### AIM
Return the material below in full and exactly.

### SOURCE DATA
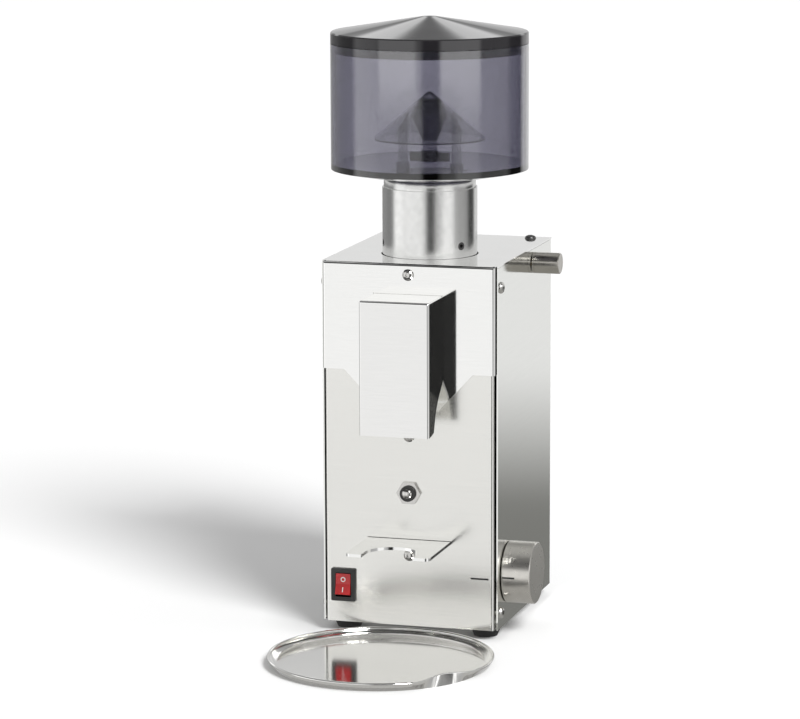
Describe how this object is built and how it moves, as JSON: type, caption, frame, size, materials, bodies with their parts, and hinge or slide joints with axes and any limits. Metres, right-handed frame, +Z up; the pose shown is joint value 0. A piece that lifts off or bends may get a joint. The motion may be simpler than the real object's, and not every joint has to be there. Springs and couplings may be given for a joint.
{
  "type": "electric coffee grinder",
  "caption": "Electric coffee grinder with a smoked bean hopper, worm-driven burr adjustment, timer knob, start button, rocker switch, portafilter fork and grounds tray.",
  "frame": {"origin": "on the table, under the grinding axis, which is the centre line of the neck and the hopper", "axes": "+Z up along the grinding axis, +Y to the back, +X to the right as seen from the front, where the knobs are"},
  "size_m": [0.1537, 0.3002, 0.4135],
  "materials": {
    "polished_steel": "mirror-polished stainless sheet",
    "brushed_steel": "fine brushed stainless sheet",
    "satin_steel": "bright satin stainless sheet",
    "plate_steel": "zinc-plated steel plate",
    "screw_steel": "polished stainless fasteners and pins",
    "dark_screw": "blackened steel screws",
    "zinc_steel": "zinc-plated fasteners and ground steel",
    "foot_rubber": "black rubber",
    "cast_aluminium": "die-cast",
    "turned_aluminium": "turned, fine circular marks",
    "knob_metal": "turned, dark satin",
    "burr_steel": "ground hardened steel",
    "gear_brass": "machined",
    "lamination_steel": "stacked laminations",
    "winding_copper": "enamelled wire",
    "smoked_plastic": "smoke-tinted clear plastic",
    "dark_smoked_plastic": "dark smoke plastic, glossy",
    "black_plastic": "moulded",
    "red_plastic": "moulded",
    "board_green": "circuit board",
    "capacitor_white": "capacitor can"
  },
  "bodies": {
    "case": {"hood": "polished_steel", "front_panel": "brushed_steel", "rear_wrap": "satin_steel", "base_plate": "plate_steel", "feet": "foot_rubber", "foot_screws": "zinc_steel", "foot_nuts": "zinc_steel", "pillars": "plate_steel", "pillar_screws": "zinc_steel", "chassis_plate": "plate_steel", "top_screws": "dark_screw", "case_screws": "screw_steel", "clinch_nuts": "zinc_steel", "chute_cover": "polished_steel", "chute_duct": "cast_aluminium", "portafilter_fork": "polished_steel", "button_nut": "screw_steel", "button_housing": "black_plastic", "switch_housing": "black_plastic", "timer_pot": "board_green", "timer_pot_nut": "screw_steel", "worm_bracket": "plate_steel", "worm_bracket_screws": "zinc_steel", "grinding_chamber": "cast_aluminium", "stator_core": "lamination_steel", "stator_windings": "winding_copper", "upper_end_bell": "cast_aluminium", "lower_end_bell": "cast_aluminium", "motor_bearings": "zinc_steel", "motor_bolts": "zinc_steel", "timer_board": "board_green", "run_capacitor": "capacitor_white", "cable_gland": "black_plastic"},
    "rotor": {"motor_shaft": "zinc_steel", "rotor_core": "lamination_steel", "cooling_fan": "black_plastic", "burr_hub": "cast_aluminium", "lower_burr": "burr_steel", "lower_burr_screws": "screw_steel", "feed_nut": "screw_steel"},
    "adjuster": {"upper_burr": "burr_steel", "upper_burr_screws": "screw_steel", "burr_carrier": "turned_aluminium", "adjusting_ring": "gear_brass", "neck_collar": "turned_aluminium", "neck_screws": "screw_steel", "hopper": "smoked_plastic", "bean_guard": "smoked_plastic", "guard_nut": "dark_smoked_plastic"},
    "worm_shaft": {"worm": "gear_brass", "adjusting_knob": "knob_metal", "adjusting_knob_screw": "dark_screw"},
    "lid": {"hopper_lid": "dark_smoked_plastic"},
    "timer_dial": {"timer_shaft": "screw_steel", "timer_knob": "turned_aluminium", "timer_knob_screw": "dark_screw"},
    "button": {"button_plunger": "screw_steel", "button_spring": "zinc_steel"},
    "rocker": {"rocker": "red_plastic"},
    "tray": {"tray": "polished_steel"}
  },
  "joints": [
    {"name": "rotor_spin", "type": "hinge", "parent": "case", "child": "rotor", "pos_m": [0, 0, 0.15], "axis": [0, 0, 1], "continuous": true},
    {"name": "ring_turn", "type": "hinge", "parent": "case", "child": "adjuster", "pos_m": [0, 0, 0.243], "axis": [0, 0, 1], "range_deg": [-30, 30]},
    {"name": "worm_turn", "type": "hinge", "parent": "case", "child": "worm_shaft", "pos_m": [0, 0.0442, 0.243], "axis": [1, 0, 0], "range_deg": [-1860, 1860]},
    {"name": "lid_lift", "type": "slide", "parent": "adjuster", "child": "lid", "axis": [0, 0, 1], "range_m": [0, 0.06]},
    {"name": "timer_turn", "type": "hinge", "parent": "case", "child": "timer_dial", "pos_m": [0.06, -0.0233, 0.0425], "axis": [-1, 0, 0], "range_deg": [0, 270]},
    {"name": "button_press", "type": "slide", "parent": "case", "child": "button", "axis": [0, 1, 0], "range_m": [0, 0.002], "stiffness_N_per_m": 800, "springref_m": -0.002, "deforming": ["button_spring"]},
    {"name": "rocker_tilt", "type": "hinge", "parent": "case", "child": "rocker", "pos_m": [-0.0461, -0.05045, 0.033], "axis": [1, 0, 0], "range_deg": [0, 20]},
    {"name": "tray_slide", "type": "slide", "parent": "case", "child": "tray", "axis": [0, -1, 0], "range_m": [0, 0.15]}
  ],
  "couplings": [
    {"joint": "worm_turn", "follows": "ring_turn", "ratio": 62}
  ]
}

### ANSWER TO THE TASK
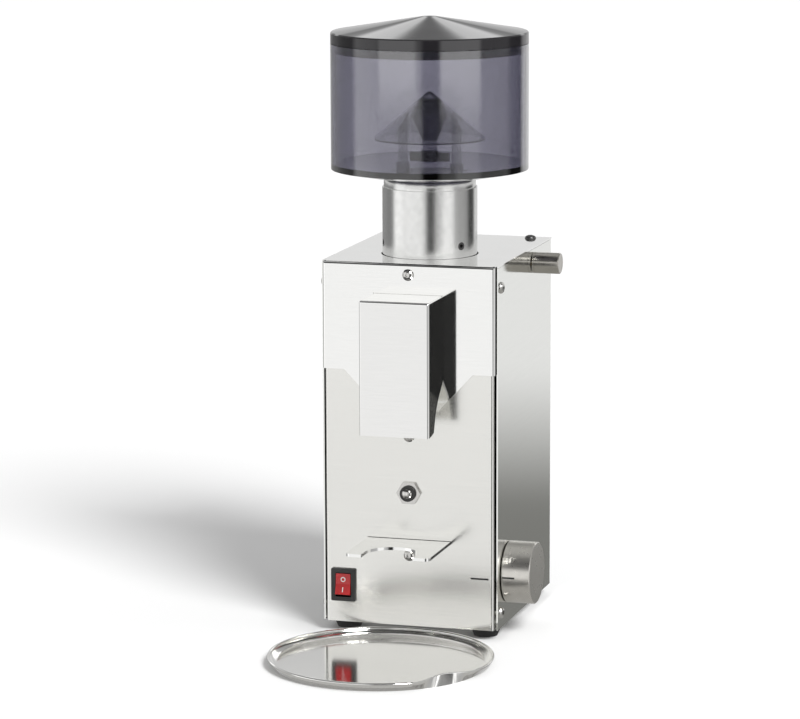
Describe how this object is built and how it moves, as JSON: type, caption, frame, size, materials, bodies with their parts, and hinge or slide joints with axes and any limits. Metres, right-handed frame, +Z up; the pose shown is joint value 0. A piece that lifts off or bends may get a joint. The motion may be simpler than the real object's, and not every joint has to be there. Springs and couplings may be given for a joint.
{
  "type": "electric coffee grinder",
  "caption": "Electric coffee grinder with a smoked bean hopper, worm-driven burr adjustment, timer knob, start button, rocker switch, portafilter fork and grounds tray.",
  "frame": {"origin": "on the table, under the grinding axis, which is the centre line of the neck and the hopper", "axes": "+Z up along the grinding axis, +Y to the back, +X to the right as seen from the front, where the knobs are"},
  "size_m": [0.1537, 0.3002, 0.4135],
  "materials": {
    "polished_steel": "mirror-polished stainless sheet",
    "brushed_steel": "fine brushed stainless sheet",
    "satin_steel": "bright satin stainless sheet",
    "plate_steel": "zinc-plated steel plate",
    "screw_steel": "polished stainless fasteners and pins",
    "dark_screw": "blackened steel screws",
    "zinc_steel": "zinc-plated fasteners and ground steel",
    "foot_rubber": "black rubber",
    "cast_aluminium": "die-cast",
    "turned_aluminium": "turned, fine circular marks",
    "knob_metal": "turned, dark satin",
    "burr_steel": "ground hardened steel",
    "gear_brass": "machined",
    "lamination_steel": "stacked laminations",
    "winding_copper": "enamelled wire",
    "smoked_plastic": "smoke-tinted clear plastic",
    "dark_smoked_plastic": "dark smoke plastic, glossy",
    "black_plastic": "moulded",
    "red_plastic": "moulded",
    "board_green": "circuit board",
    "capacitor_white": "capacitor can"
  },
  "bodies": {
    "case": {"hood": "polished_steel", "front_panel": "brushed_steel", "rear_wrap": "satin_steel", "base_plate": "plate_steel", "feet": "foot_rubber", "foot_screws": "zinc_steel", "foot_nuts": "zinc_steel", "pillars": "plate_steel", "pillar_screws": "zinc_steel", "chassis_plate": "plate_steel", "top_screws": "dark_screw", "case_screws": "screw_steel", "clinch_nuts": "zinc_steel", "chute_cover": "polished_steel", "chute_duct": "cast_aluminium", "portafilter_fork": "polished_steel", "button_nut": "screw_steel", "button_housing": "black_plastic", "switch_housing": "black_plastic", "timer_pot": "board_green", "timer_pot_nut": "screw_steel", "worm_bracket": "plate_steel", "worm_bracket_screws": "zinc_steel", "grinding_chamber": "cast_aluminium", "stator_core": "lamination_steel", "stator_windings": "winding_copper", "upper_end_bell": "cast_aluminium", "lower_end_bell": "cast_aluminium", "motor_bearings": "zinc_steel", "motor_bolts": "zinc_steel", "timer_board": "board_green", "run_capacitor": "capacitor_white", "cable_gland": "black_plastic"},
    "rotor": {"motor_shaft": "zinc_steel", "rotor_core": "lamination_steel", "cooling_fan": "black_plastic", "burr_hub": "cast_aluminium", "lower_burr": "burr_steel", "lower_burr_screws": "screw_steel", "feed_nut": "screw_steel"},
    "adjuster": {"upper_burr": "burr_steel", "upper_burr_screws": "screw_steel", "burr_carrier": "turned_aluminium", "adjusting_ring": "gear_brass", "neck_collar": "turned_aluminium", "neck_screws": "screw_steel", "hopper": "smoked_plastic", "bean_guard": "smoked_plastic", "guard_nut": "dark_smoked_plastic"},
    "worm_shaft": {"worm": "gear_brass", "adjusting_knob": "knob_metal", "adjusting_knob_screw": "dark_screw"},
    "lid": {"hopper_lid": "dark_smoked_plastic"},
    "timer_dial": {"timer_shaft": "screw_steel", "timer_knob": "turned_aluminium", "timer_knob_screw": "dark_screw"},
    "button": {"button_plunger": "screw_steel", "button_spring": "zinc_steel"},
    "rocker": {"rocker": "red_plastic"},
    "tray": {"tray": "polished_steel"}
  },
  "joints": [
    {"name": "rotor_spin", "type": "hinge", "parent": "case", "child": "rotor", "pos_m": [0, 0, 0.15], "axis": [0, 0, 1], "continuous": true},
    {"name": "ring_turn", "type": "hinge", "parent": "case", "child": "adjuster", "pos_m": [0, 0, 0.243], "axis": [0, 0, 1], "range_deg": [-30, 30]},
    {"name": "worm_turn", "type": "hinge", "parent": "case", "child": "worm_shaft", "pos_m": [0, 0.0442, 0.243], "axis": [1, 0, 0], "range_deg": [-1860, 1860]},
    {"name": "lid_lift", "type": "slide", "parent": "adjuster", "child": "lid", "axis": [0, 0, 1], "range_m": [0, 0.06]},
    {"name": "timer_turn", "type": "hinge", "parent": "case", "child": "timer_dial", "pos_m": [0.06, -0.0233, 0.0425], "axis": [-1, 0, 0], "range_deg": [0, 270]},
    {"name": "button_press", "type": "slide", "parent": "case", "child": "button", "axis": [0, 1, 0], "range_m": [0, 0.002], "stiffness_N_per_m": 800, "springref_m": -0.002, "deforming": ["button_spring"]},
    {"name": "rocker_tilt", "type": "hinge", "parent": "case", "child": "rocker", "pos_m": [-0.0461, -0.05045, 0.033], "axis": [1, 0, 0], "range_deg": [0, 20]},
    {"name": "tray_slide", "type": "slide", "parent": "case", "child": "tray", "axis": [0, -1, 0], "range_m": [0, 0.15]}
  ],
  "couplings": [
    {"joint": "worm_turn", "follows": "ring_turn", "ratio": 62}
  ]
}